> The request
Begin with the line containing "sub-parts; hinge axis" and end with the line containing "obj.parent = empty"; set down that block verbatim and nothing else.

(Rows from a 3D modeling dataset)
----------------
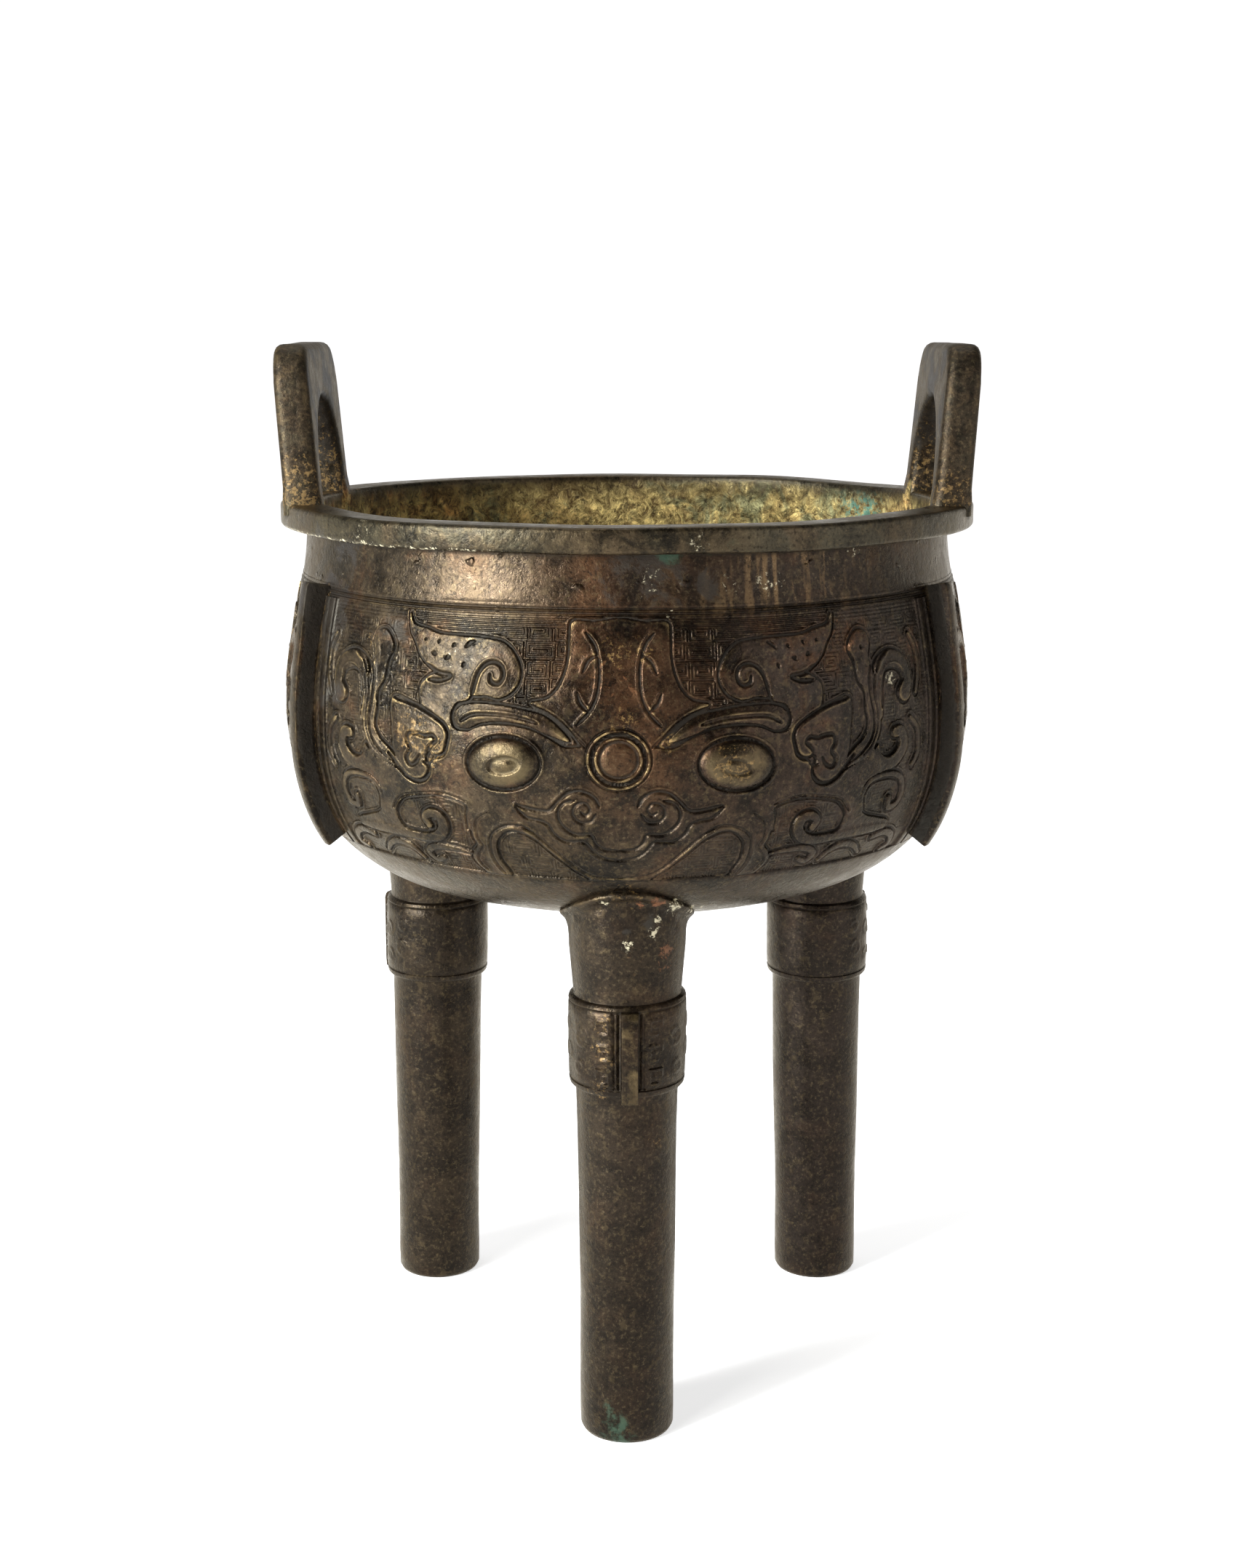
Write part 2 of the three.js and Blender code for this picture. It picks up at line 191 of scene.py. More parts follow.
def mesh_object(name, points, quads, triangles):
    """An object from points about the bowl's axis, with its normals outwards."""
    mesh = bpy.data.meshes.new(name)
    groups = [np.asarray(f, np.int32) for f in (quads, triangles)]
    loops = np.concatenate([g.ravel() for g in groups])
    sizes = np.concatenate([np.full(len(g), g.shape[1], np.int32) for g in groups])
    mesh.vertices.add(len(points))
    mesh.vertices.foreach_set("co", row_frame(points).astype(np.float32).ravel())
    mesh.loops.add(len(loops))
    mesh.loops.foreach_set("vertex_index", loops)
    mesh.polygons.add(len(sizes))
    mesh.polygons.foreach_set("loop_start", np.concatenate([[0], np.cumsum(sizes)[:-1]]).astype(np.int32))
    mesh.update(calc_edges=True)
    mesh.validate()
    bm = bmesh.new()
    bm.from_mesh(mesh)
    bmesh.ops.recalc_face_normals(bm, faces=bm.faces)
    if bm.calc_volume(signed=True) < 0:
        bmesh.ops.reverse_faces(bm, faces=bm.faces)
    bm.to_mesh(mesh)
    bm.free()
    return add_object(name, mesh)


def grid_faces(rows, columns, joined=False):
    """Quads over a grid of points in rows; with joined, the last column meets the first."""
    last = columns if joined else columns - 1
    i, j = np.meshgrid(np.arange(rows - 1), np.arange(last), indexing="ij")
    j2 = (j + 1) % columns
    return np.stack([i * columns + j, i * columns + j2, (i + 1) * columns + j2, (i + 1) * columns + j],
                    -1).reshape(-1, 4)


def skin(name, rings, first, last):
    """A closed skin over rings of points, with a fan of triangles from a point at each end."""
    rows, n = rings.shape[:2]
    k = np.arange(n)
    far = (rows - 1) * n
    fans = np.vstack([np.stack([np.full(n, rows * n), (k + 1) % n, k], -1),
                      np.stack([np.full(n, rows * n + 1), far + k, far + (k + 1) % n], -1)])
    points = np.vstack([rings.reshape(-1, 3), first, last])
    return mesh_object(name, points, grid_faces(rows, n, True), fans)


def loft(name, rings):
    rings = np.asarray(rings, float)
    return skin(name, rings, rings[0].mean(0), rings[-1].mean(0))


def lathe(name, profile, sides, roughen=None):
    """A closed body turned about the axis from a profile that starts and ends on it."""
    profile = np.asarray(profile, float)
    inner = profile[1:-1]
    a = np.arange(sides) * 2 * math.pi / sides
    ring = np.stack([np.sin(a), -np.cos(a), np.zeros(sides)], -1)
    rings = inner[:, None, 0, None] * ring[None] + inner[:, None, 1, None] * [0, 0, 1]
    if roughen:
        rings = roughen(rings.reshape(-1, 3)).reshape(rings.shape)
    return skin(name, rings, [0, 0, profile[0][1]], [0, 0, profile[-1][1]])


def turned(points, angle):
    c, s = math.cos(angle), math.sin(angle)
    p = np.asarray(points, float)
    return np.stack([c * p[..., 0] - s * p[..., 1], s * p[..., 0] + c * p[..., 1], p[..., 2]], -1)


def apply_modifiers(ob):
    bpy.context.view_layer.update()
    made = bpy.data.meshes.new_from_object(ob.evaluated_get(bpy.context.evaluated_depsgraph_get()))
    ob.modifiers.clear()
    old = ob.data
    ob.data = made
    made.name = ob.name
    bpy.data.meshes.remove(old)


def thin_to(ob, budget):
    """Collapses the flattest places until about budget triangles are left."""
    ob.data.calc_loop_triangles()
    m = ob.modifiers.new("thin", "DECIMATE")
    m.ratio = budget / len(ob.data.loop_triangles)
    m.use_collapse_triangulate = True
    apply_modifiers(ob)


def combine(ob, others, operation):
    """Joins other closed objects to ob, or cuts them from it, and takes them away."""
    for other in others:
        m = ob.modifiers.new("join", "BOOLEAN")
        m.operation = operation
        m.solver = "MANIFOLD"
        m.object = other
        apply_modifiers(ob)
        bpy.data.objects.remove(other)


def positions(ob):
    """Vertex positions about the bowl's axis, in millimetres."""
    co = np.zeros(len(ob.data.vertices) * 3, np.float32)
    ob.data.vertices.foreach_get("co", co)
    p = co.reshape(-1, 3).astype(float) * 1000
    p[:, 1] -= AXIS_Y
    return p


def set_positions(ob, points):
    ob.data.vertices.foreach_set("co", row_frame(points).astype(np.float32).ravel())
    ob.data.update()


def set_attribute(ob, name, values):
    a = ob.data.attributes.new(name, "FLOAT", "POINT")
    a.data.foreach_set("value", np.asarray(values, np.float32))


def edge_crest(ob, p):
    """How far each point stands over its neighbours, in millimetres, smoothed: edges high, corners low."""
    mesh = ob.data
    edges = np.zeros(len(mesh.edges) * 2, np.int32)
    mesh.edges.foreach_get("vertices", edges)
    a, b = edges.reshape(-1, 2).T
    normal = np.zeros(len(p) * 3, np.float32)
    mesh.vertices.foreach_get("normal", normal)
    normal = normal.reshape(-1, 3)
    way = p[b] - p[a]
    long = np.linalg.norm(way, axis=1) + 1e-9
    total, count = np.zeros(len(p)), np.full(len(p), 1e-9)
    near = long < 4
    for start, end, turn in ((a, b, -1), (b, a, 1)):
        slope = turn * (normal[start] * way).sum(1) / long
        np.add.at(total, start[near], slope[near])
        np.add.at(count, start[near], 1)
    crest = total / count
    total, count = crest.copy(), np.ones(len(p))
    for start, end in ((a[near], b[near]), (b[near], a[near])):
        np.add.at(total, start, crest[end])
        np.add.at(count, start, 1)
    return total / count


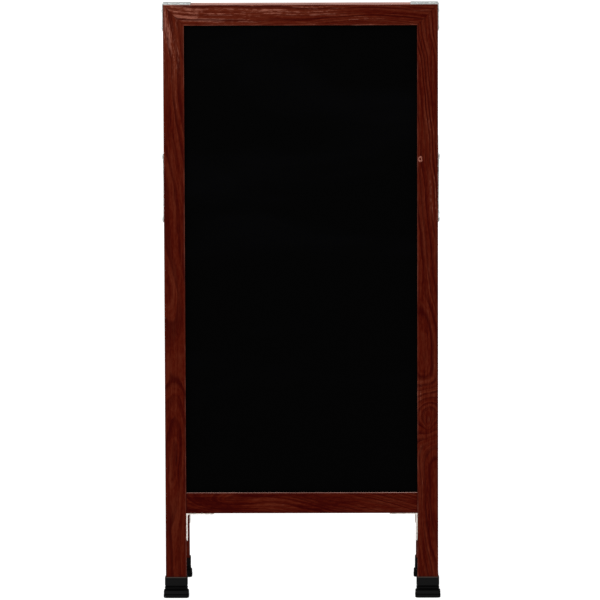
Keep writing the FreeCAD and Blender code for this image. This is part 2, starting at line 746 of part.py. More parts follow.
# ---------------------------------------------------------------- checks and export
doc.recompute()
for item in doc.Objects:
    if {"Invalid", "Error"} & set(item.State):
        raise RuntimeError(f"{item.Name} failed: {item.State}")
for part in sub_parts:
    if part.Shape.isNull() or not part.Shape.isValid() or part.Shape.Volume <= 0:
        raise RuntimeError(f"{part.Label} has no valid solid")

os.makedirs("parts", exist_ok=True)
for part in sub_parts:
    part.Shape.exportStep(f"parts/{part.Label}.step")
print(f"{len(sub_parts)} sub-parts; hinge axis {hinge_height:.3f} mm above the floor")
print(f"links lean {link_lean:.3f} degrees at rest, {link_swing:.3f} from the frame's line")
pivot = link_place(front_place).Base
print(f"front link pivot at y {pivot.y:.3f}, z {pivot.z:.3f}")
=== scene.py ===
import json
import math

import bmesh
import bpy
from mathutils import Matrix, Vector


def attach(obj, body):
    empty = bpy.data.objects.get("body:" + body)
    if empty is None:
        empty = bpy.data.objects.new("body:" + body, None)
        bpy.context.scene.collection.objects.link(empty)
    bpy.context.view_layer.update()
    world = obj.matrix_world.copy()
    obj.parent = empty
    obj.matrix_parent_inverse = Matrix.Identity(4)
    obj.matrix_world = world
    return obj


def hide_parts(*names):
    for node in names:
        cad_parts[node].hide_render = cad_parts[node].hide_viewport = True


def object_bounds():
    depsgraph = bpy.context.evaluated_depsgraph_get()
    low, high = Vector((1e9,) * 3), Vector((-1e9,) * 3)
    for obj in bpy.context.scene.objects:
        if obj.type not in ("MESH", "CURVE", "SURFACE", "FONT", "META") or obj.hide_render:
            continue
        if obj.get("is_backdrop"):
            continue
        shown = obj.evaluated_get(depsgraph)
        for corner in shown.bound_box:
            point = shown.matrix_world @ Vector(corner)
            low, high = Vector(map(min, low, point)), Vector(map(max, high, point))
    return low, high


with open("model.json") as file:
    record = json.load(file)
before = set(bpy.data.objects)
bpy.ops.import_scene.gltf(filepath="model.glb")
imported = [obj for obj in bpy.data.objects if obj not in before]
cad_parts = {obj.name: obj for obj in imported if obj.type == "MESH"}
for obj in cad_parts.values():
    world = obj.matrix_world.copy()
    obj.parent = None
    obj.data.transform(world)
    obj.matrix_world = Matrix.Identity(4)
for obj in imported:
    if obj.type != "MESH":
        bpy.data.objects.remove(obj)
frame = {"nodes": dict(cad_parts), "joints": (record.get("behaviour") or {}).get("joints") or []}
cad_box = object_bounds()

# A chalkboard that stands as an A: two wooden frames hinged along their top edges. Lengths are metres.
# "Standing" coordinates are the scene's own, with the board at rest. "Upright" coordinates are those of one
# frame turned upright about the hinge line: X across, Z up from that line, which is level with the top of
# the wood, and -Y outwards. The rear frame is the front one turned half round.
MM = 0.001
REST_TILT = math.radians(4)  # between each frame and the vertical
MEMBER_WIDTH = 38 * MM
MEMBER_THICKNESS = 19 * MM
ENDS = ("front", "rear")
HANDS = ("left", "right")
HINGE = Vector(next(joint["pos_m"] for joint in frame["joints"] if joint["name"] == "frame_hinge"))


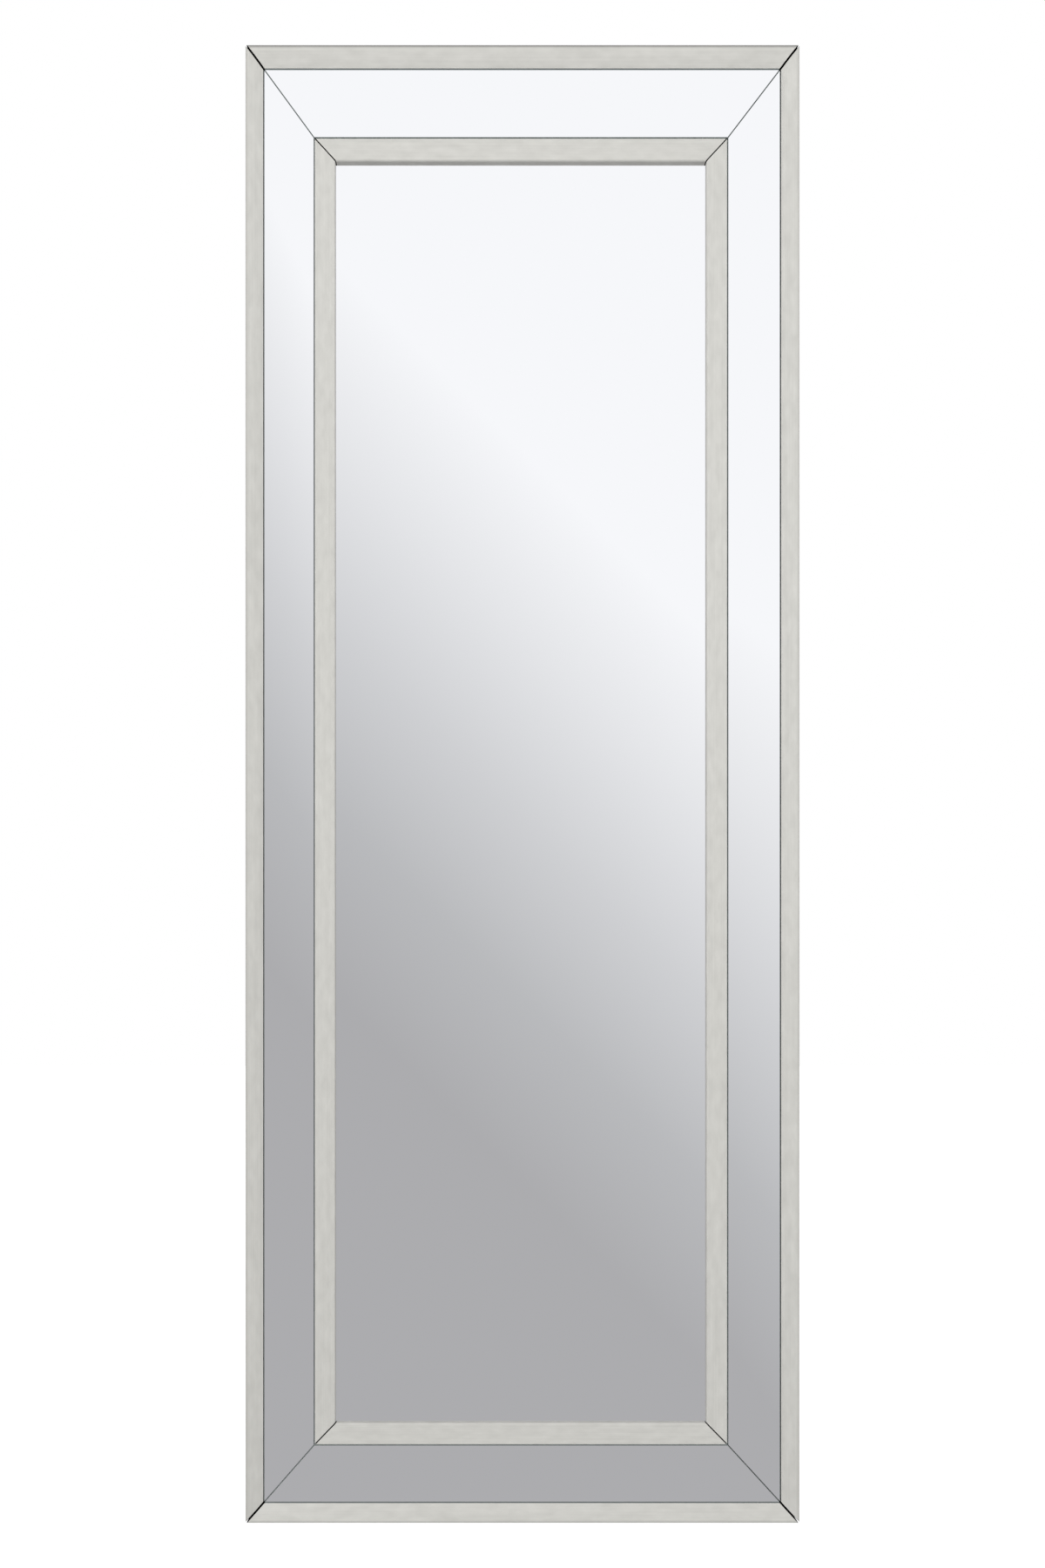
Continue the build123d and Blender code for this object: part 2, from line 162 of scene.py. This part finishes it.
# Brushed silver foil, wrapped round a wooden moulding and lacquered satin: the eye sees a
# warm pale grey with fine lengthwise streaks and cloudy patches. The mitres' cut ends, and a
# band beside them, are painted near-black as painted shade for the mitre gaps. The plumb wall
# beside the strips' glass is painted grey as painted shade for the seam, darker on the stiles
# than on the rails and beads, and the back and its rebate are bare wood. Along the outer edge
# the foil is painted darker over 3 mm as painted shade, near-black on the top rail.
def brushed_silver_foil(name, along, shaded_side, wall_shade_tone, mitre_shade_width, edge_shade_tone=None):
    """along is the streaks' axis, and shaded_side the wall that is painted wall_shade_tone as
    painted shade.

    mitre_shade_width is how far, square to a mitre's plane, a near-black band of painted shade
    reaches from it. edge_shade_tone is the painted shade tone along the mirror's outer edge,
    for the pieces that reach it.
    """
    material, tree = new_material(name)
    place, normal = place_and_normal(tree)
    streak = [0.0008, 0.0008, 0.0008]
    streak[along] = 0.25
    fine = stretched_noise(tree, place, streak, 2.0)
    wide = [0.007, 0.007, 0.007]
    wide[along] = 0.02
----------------
> The output
print(f"{len(sub_parts)} sub-parts; hinge axis {hinge_height:.3f} mm above the floor")
print(f"links lean {link_lean:.3f} degrees at rest, {link_swing:.3f} from the frame's line")
pivot = link_place(front_place).Base
print(f"front link pivot at y {pivot.y:.3f}, z {pivot.z:.3f}")
=== scene.py ===
import json
import math

import bmesh
import bpy
from mathutils import Matrix, Vector


def attach(obj, body):
    empty = bpy.data.objects.get("body:" + body)
    if empty is None:
        empty = bpy.data.objects.new("body:" + body, None)
        bpy.context.scene.collection.objects.link(empty)
    bpy.context.view_layer.update()
    world = obj.matrix_world.copy()
    obj.parent = empty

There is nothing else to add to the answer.